The Fund may be required to withhold, for U.S. federal backup withholding tax purposes, a portion of the dividends, distributions and redemption proceeds payable to shareholders who fail to provide the Fund (or its agent) with their correct taxpayer identification number (in the case of individuals, generally, their social security number) or to make required certifications, or who have been notified by the IRS that they are subject to backup withholding. Certain shareholders are exempt from backup withholding. Backup withholding is not an additional tax and any amount withheld may be refunded or credited against your U.S. federal income tax liability, if any, provided that you timely furnish the required information to the IRS.

CUSTODIAN, TRANSFER AGENT AND DIVIDEND DISBURSING AGENT

The Bank of New York Mellon, located at 135 Santilli Highway, Everett, Massachusetts 02149, serves as the Custodian of the Fund’s assets pursuant to a custody agreement. Under the custody agreement, the Custodian holds the Fund’s assets in compliance with the 1940 Act.

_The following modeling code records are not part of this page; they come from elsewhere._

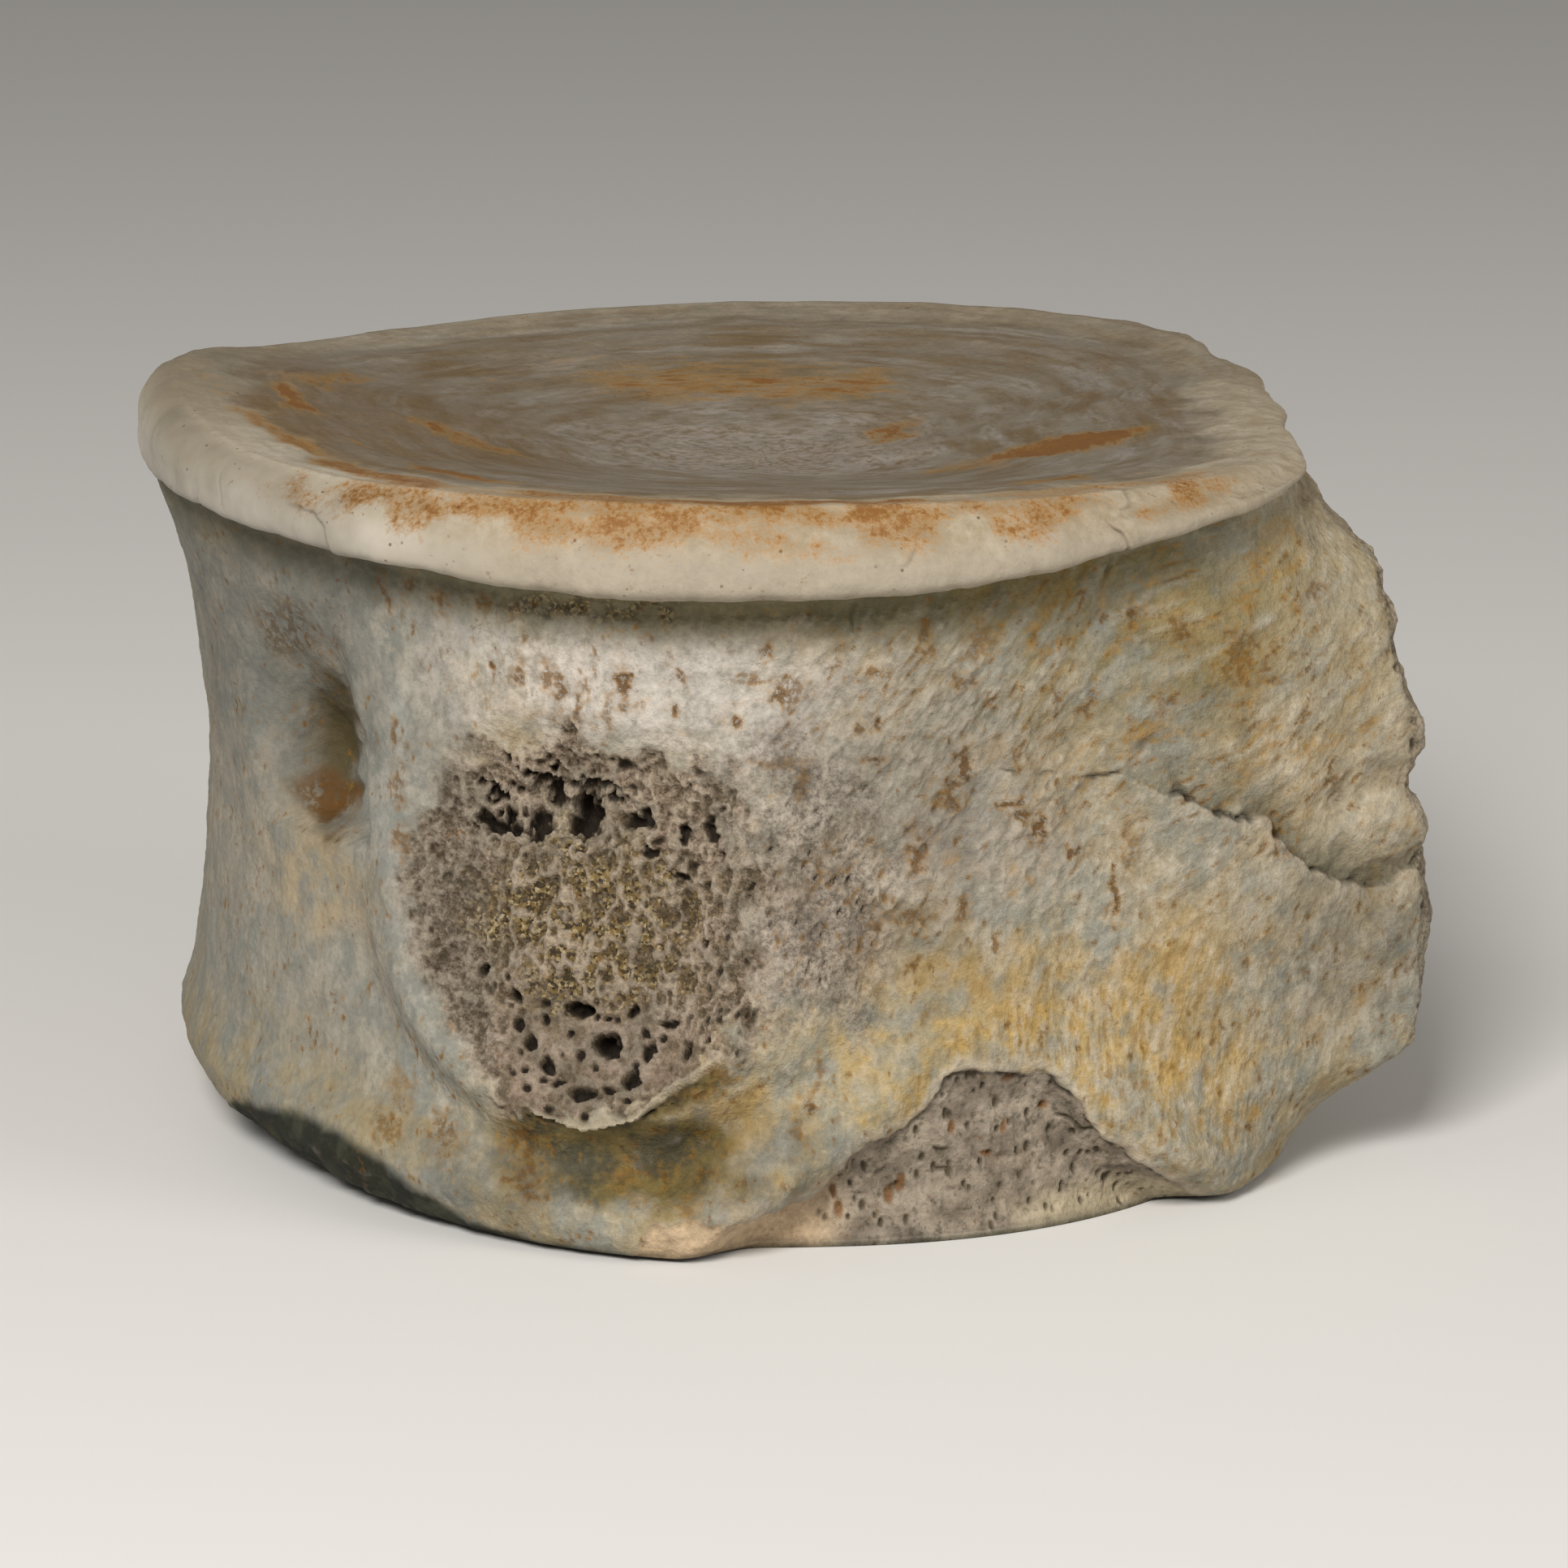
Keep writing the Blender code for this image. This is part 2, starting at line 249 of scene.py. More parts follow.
# The broken feet of the arch beside the canal: how far each stands out, by turn, and the
# heights between which it rises from the foot and sinks below the rim
STUB_FLANK = 48.8 * MM
STUB_SHARES = ((0, 1.00), (31, 1.00), (40, 0.55), (52, 0.18), (68, 0.00))
STUB_END_TURN = 60
STUB_LOW, STUB_LOW_FULL = 0.5 * MM, 8 * MM
STUB_HIGH, STUB_HIGH_FULL = 46.5 * MM, 36 * MM
FAR_STUB_DOWN, FAR_STUB_SHORT = 3.0 * MM, 1.3 * MM  # the far one broke lower and shorter

# The broken ends: height above the floor, distance back from the axis, in millimetres
STUB_ENDS = (
    (1.0, 33.4), (4.7, 35.6), (8.7, 41.0), (16.0, 41.7), (21.6, 41.2), (24.6, 39.8), (27.0, 40.4),
    (34.0, 38.6), (40.0, 37.2), (42.6, 35.0), (46.0, 33.0),
)

# The scar on each flank where a rib joined: a shallow bowl on a low mound
FACET_X, FACET_Z = -14.2 * MM, 21.0 * MM
FACET_HALF_X, FACET_HALF_Z = 11.0 * MM, 12.6 * MM
FACET_BOWL = 1.7 * MM    # depth of the scar's hollow inside its rim
FACET_SQUARER = 1.5      # how much squarer its upper half is than an ellipse
FACET_RIM, FACET_FALL, FACET_FALL_BACK = 0.95, 1.30, 0.50  # as shares of its half size

# The scar's surface: height from its middle as a share of its half, inset in millimetres
FACET_LEVELS = ((-1.4, 0.6), (-1.0, 0.9), (0.0, 3.2), (1.0, 4.9), (1.4, 5.2))

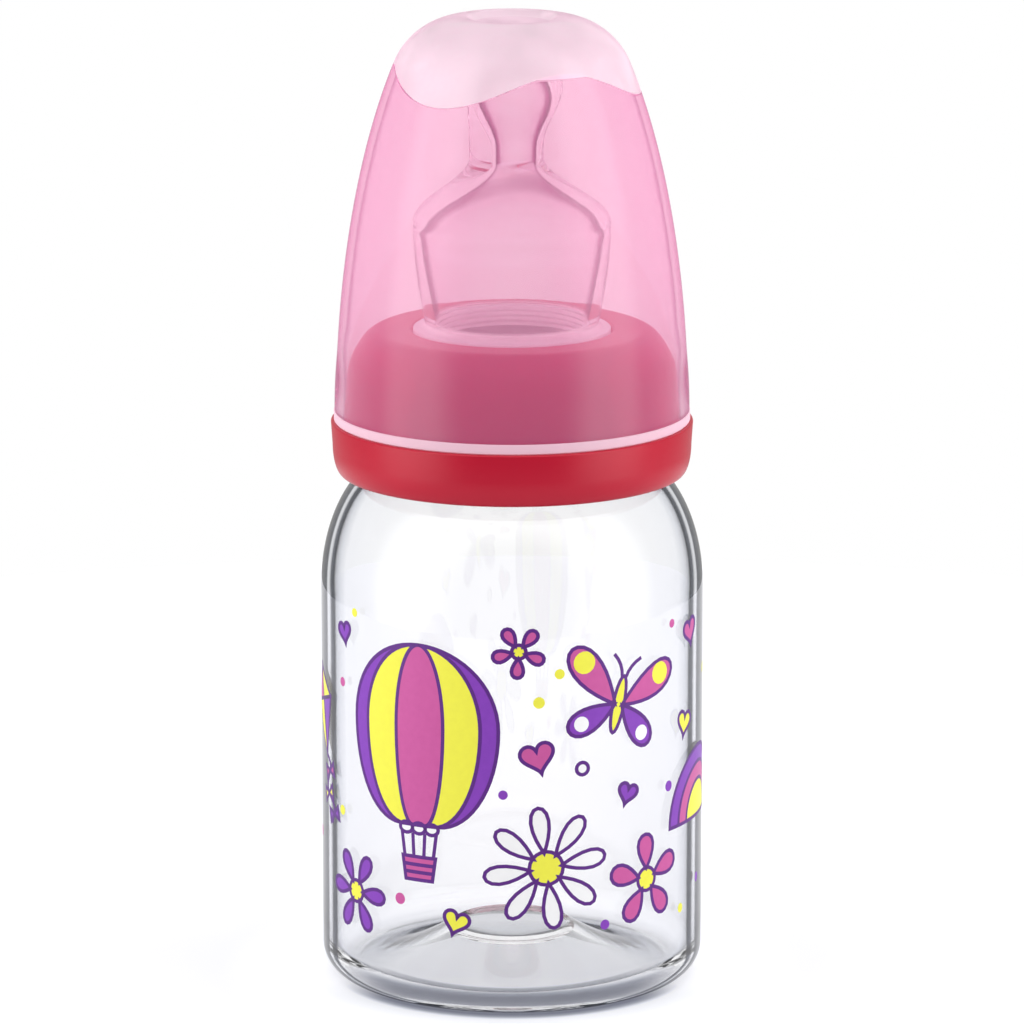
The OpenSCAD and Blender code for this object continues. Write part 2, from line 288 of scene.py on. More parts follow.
ringLook = {  # opaque red polypropylene: deep colour under broad soft highlights
    "colour": "#C0042C",
    "shade": "#B20328",
    "flowMm": 9,  # size of the faint clouds that the melt's flow leaves
    "ior": 1.49,
    "specular": 0.4,  # the satin skin gives back less than a polished one
    "roughness": (0.26, 0.36),
    "grainMm": 0.35,  # fine satin of the mould's wall, drawn a little coarse so that it shows
    "grainDepthMm": 0.0006,
}


def redPolypropylene():
    look = ringLook
    material, tree = newMaterial("redPolypropylene")
    coords = objectCoords(tree)
    flow = noiseOf(tree, coords, look["flowMm"], 3.0)
    grain = noiseOf(tree, coords, look["grainMm"], 3.0)
    plastic = addNode(tree, "ShaderNodeBsdfPrincipled", {
        "Base Color": mixOf(tree, flow, linear(look["shade"]), linear(look["colour"])),
        "Roughness": rangeOf(tree, grain, (0.0, 1.0), look["roughness"]), "IOR": look["ior"],
        "Specular IOR Level": look["specular"], "Normal": bumpOf(tree, grain, look["grainDepthMm"])})
    addNode(tree, "ShaderNodeOutputMaterial", {"Surface": plastic.outputs["BSDF"]})
    return material


inkLook = {  # opaque screen-printed ink: flat colour with a faint mesh grain and a satin gloss
    "patchMm": 0.9,  # size of the patches where the ink lies thinner
    "grainMm": 0.25,
    "grainDepthMm": 0.003,
    "roughness": 0.42,
    "ior": 1.48,
}


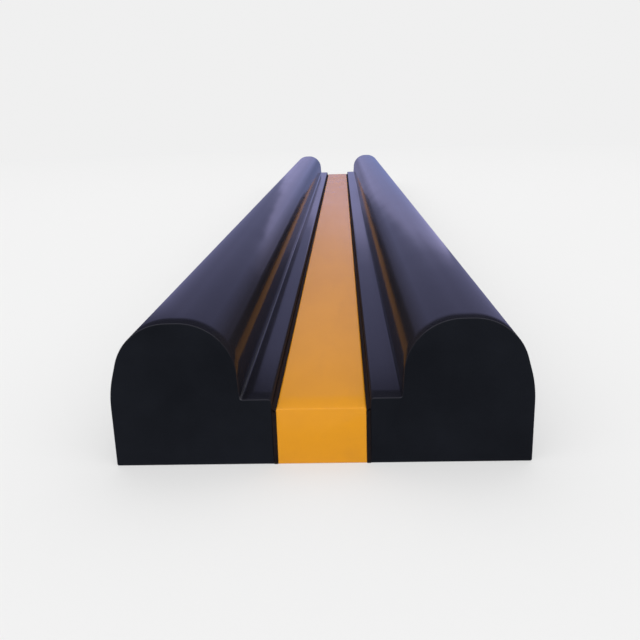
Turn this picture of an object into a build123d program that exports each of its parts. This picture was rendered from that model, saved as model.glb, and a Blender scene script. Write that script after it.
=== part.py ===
from build123d import *
import os

# Twin-rib rubber speed bump, 1.5 m long.
#
# Two black moulded rails stand either side of an amber centre strip.  Each rail is a rib with
# leaning sides and a rounded top, and a low ledge on its inner side.  A bond seam lies between
# the strip and each rail.  Steel tie rods run across all three bars, and their lock nuts sit in
# pockets in the outer sides, closed by rubber plugs.  Steel sockets moulded into the underside
# take studs that are set in the road.
#
# Frame: millimetres, +Z up, the bump runs along Y, and the origin is the centre of its underside.

# ---- Overall shape -------------------------------------------------------------------------
LENGTH = 1500.0
RIB_WIDTH = 65.0            # at its foot, level with the ledge
RIB_HEIGHT = 75.0
RIB_INNER_DRAW = 0.9        # a rib's sides draw in this far from foot to shoulder: inner side
RIB_OUTER_DRAW = 3.1        # and outer side
SIDE_BREAK_RISE = 5.0       # the outer side stops being upright this far above the ledge
SHOULDER_RISE_SHARE = 0.7   # shoulder radius as a share of a rib's rise off the ledge,
SHOULDER_WIDTH_SHARE = 0.431    # or of its width if that is less
SIDE_BLEND_SHARE = 1.5      # radius that rounds the outer side's break, as a share of the rise
CHANNEL_WIDTH = 80.0        # between the feet of the two ribs
LEDGE_HEIGHT = 35.0         # top of the ledge that flanks the strip
CORNER_RADIUS = 1.2         # hollow corner where a ledge meets its rib
LEDGE_EDGE_RADIUS = 2.0     # along the ledge's edge above the strip
FOOT_CHAMFER = 1.0          # along the outer bottom edge

# ---- Centre strip and its two bond seams -----------------------------------------------------
STRIP_WIDTH = 45.0
STRIP_HEIGHT = 30.0
STRIP_EDGE_RADIUS = 1.2
SEAM_WIDTH = 2.0
SEAM_DROP = 1.0             # the seam stops this far below the strip's top

# ---- Cross ties: M8 rods with large washers and lock nuts ------------------------------------
TIE_COUNT = 6
TIE_END_MARGIN = 75.0       # from an end face to the first tie
TIE_DIAMETER = 8.0
TIE_HOLE_CLEARANCE = 0.5    # radial, rod in rubber
TIE_END_CHAMFER = 1.0
TIE_TAIL = 2.0              # rod showing past its nut
THREAD_CLEARANCE = 0.05     # radial, rod in nut
WASHER_DIAMETER = 24.0
WASHER_THICKNESS = 2.0
WASHER_HOLE_CLEARANCE = 0.2
NUT_ACROSS_FLATS = 13.0
NUT_HEX_HEIGHT = 5.6
NUT_COLLAR_HEIGHT = 2.4
NUT_COLLAR_WALL = 0.7
LOCK_RING_WALL = 1.3        # nylon ring inside the nut's collar
LOCK_RING_HEIGHT = 2.0

# ---- Pockets for the nuts, and the plugs that close them -------------------------------------
POCKET_CLEARANCE = 1.0      # radial, washer in pocket
POCKET_FLOOR_COVER = 5.0    # rubber between a pocket and the road
PLUG_DEPTH = 8.0
PLUG_AIR = 1.0              # between the plug and the rod's end
PLUG_CLEARANCE = 0.1        # radial, at the plug's sealing beads
PLUG_BEAD_RISE = 0.6
PLUG_BEAD_WIDTH = 1.6
PLUG_RIM = 0.6              # from the plug's outer face to its first bead
PRY_SLOT_LENGTH = 14.0
PRY_SLOT_WIDTH = 3.0
PRY_SLOT_DEPTH = 2.0

# ---- Ground sockets: long M12 nuts welded to anchor plates, moulded into the underside --------
SOCKETS_PER_RAIL = 3
SOCKET_ACROSS_FLATS = 18.0
SOCKET_LENGTH = 36.0
SOCKET_RECESS = 1.0         # the nut stops short of the road
ANCHOR_PLATE_WIDTH = 40.0
ANCHOR_PLATE_THICKNESS = 4.0
THREAD_RADIUS = 5.1         # M12, at its tapping size
THREAD_MOUTH = 1.0          # countersink at the mouth

# ---- Places worked out from the sizes above ----------------------------------------------------
RIB_INNER_X = CHANNEL_WIDTH / 2
RIB_CENTRE_X = RIB_INNER_X + RIB_WIDTH / 2
RIB_RISE = RIB_HEIGHT - LEDGE_HEIGHT
SHOULDER_RADIUS = min(SHOULDER_RISE_SHARE * RIB_RISE, SHOULDER_WIDTH_SHARE * RIB_WIDTH)
SIDE_BLEND_RADIUS = SIDE_BLEND_SHARE * RIB_RISE
SIDE_BREAK_HEIGHT = LEDGE_HEIGHT + SIDE_BREAK_RISE
SHOULDER_Z = RIB_HEIGHT - SHOULDER_RADIUS
INNER_SHOULDER_X = RIB_INNER_X + RIB_INNER_DRAW + SHOULDER_RADIUS
OUTER_X = RIB_INNER_X + RIB_WIDTH
OUTER_SHOULDER_X = OUTER_X - RIB_OUTER_DRAW - SHOULDER_RADIUS
RAIL_INNER_X = STRIP_WIDTH / 2 + SEAM_WIDTH
SEAM_HEIGHT = STRIP_HEIGHT - SEAM_DROP

NUT_HEIGHT = NUT_HEX_HEIGHT + NUT_COLLAR_HEIGHT
POCKET_RADIUS = WASHER_DIAMETER / 2 + POCKET_CLEARANCE
POCKET_DEPTH = WASHER_THICKNESS + NUT_HEIGHT + TIE_TAIL + PLUG_AIR + PLUG_DEPTH
POCKET_SEAT_X = OUTER_X - POCKET_DEPTH
NUT_SEAT_X = POCKET_SEAT_X + WASHER_THICKNESS
TIE_Z = POCKET_FLOOR_COVER + POCKET_RADIUS
TIE_RADIUS = TIE_DIAMETER / 2
TIE_HOLE_RADIUS = TIE_RADIUS + TIE_HOLE_CLEARANCE
TIE_LENGTH = 2 * (NUT_SEAT_X + NUT_HEIGHT + TIE_TAIL)
TIE_PITCH = (LENGTH - 2 * TIE_END_MARGIN) / (TIE_COUNT - 1)
TIE_YS = [(i - (TIE_COUNT - 1) / 2) * TIE_PITCH for i in range(TIE_COUNT)]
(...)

For its services, the Custodian will receive a monthly fee paid by the Fund based upon, among other things, the average value of the total assets of the Fund, plus certain charges for securities transactions and out-of-pocket expenses.

American Stock Transfer, located at 6201 15th Avenue, Brooklyn, New York 11219, serves as the Fund’s dividend disbursing agent, as agent under the Fund’s Plan and as transfer agent and registrar for the common shares of the Fund.

PLAN OF DISTRIBUTION

We may sell the shares, being offered hereby in one or more of the following ways from time to time:

 

   

to underwriters or dealers for resale to the public or to institutional investors;

 

   

directly to institutional investors;

 

   

directly to a limited number of purchasers or to a single purchaser;

 

   

through agents to the public or to institutional investors; or

 

   

through a combination of any of these methods of sale.

The Prospectus Supplement with respect to each series of securities will state the terms of the offering of the securities, including:

 

   

the offering terms, including the name or names of any underwriters, dealers or agents;

 

   

the purchase price of the securities and the net proceeds to be received by us from the sale;

 

   

any underwriting discounts or agency fees and other items constituting underwriters’ or agents’ compensation, which compensation for any sale will in no event exceed 8% of the sales price;

 

   

any initial public offering price;

 

   

any discounts or concessions allowed or reallowed or paid to dealers; and

 

   

any securities exchange on which the securities may be listed.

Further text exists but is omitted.